The chairs of the House Oversight and Reform Committee and its national security panel asked the Homeland Security Department’s Federal Protective Service if it had adequate resources to ramp up its security efforts.

The chairs of the House Oversight and Reform Committee and its national security panel asked the Homeland Security Department’s Federal Protective Service if it had adequate resources to ramp up its security efforts. Kent Nishimura / Los Angeles Times via Getty Images

Lawmakers Want to Know if the Biden Administration Needs More Money to Protect Feds

Amid rising threats, Democrats ask if DHS is doing enough to ensure federal employees are safe.

Some top Democrats are asking the Biden administration if it is taking sufficient steps to protect the federal workforce in light of an uptick in threats against employees, requesting a briefing on the current environment and the government’s response. 

Pointing to sharpened and, at times, violent rhetoric at various parts of the federal workforce following the FBI search of Mar-a-Lago and the passage of the Inflation Reduction Act, Reps. Carolyn Maloney, D-N.Y., and Stephen Lynch, D-Mass., who respectively chair the House Oversight and Reform Committee and its national security panel, asked the Homeland Security Department’s Federal Protective Service if it had adequate resources to ramp up its security efforts. The lawmakers suggested they would push for more funding if necessary, rather than requiring FPS to rely solely on the “basic security fee” agencies pay to the DHS component.

“The committee is extremely concerned that this volatile threat environment puts federal employees in grave danger and at risk of violence,” Maloney and Lynch wrote in their letter on Tuesday to FPS Director L. Eric Patterson. “As the primary federal agency charged with providing physical security and law enforcement services to protect approximately 9,000 federal facilities, and the employees and visitors who use them, FPS is in a critical position to assess threats against government personnel and ensure all employees are protected from violence and threats of violence.”

Specifically, the lawmakers said FPS may have insufficient funds for investigative and facility security functions given the “current heightened threats against federal employees.” They asked for written answers and a briefing on how FPS monitors threads against feds and their facilities, how the agency communicates those threats and whether it has seen an increase recently. They also requested information on whether FPS has updated its security assessments at any facility, what happens when it updates the security level at a location and how much that costs. The lawmakers asked FPS to assess if they have sufficient resources and what else it may require. 

They posted an FPS bulletin from last month that instructed federal law enforcement to “remain at a heightened state of vigilance.” It reminded agency leaders to ensure federal facilities are “properly monitored and secured.” 

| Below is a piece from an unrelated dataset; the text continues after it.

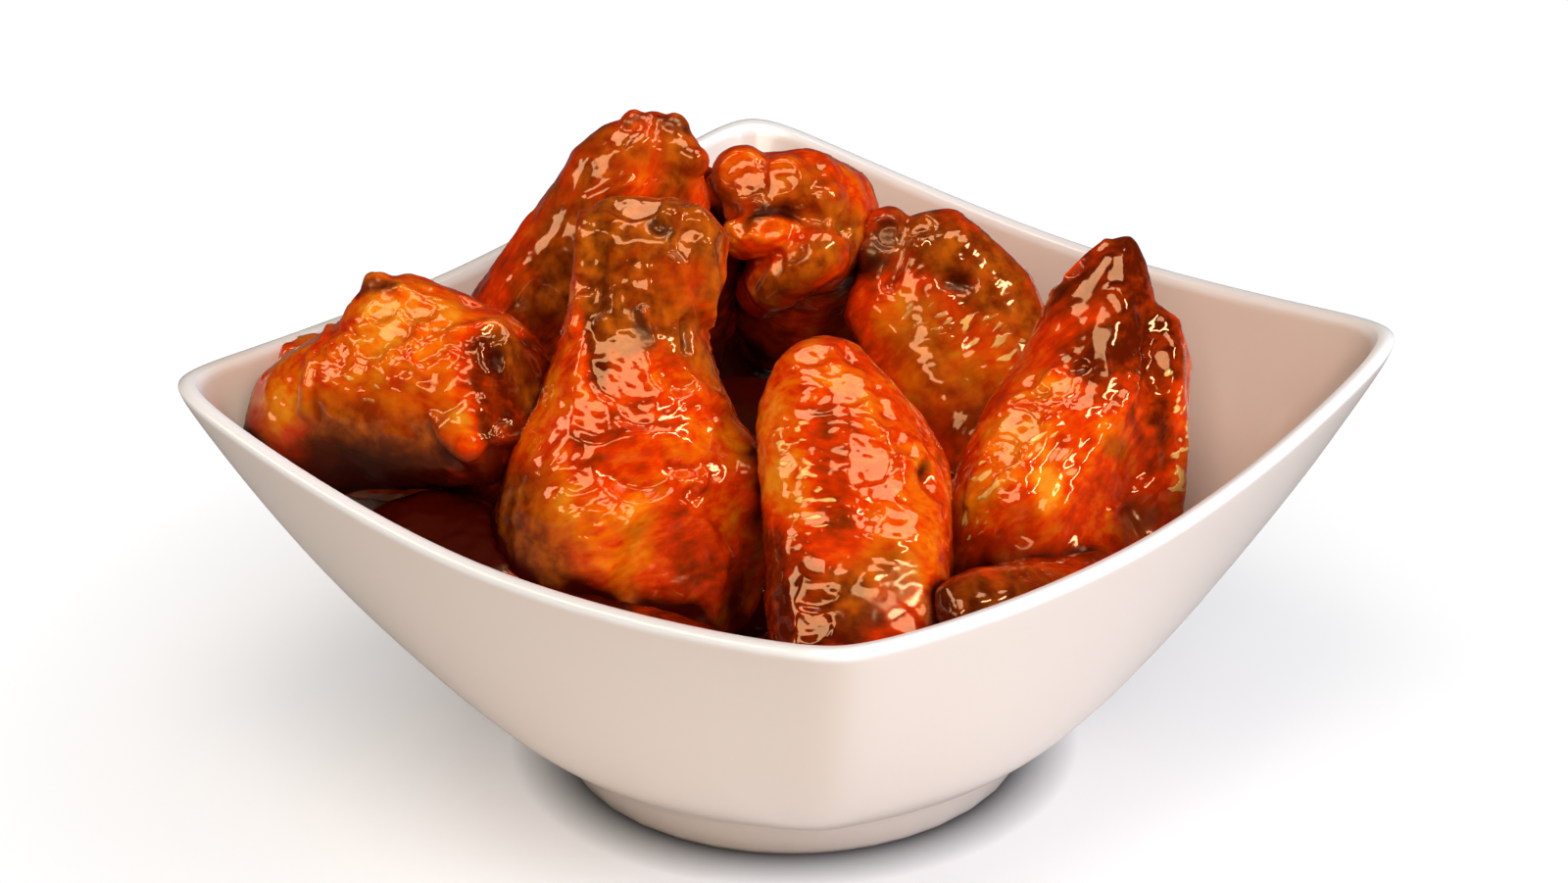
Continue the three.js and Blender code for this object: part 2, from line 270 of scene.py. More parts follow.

Several agencies in recent weeks have taken steps to warn employees of threats they have received or observed, including the FBI, Environmental Protection Agency and National Archives and Records Administration. The Internal Revenue Service, which has come under fire from Republican lawmakers and other conservative figures after President Biden signed into law the Inflation Reduction Act and its provision to boost IRS funding and hiring, has launched a comprehensive review of the agency's safety measures. In their letter on Tuesday, Maloney and Lynch cited rhetoric from Republican lawmakers that new IRS employees were “coming for you,” would be involved in shootings and could potentially kill Americans as contributing to the threats the workforce now faces. 

The EPA and IRS warnings followed a joint bulletin from DHS and the Justice Department that warned of "an increase in threats and acts of violence, including armed encounters, against law enforcement, judiciary and government personnel, in reaction to the FBI's recent executive of a court-authorized search" of President Trump's home and social club in Florida. An armed man was fatally shot last month after attempting to breach an FBI building in Cincinnati.

Maloney, who recently lost her bid for re-election, and Lynch, who is running to replace her as the oversight chair, called the recent statements denegrating federal employees and their work were “both dangerous and false.” They asked FPS whether EPA, IRS or NARA has requested an update to its security level and what other steps it has taken to help those agencies specifically. 

“We are alarmed that leaders in the Republican Party have promoted false conspiracy theories and fueled violent threats against federal workers, putting the lives of law enforcement officials and other patriotic public servants at risk,” the lawmakers wrote. 

They asked for a response and briefing from FPS by Sept. 28. DHS did not respond to an inquiry into what steps it has taken to ramp up security at federal facilities.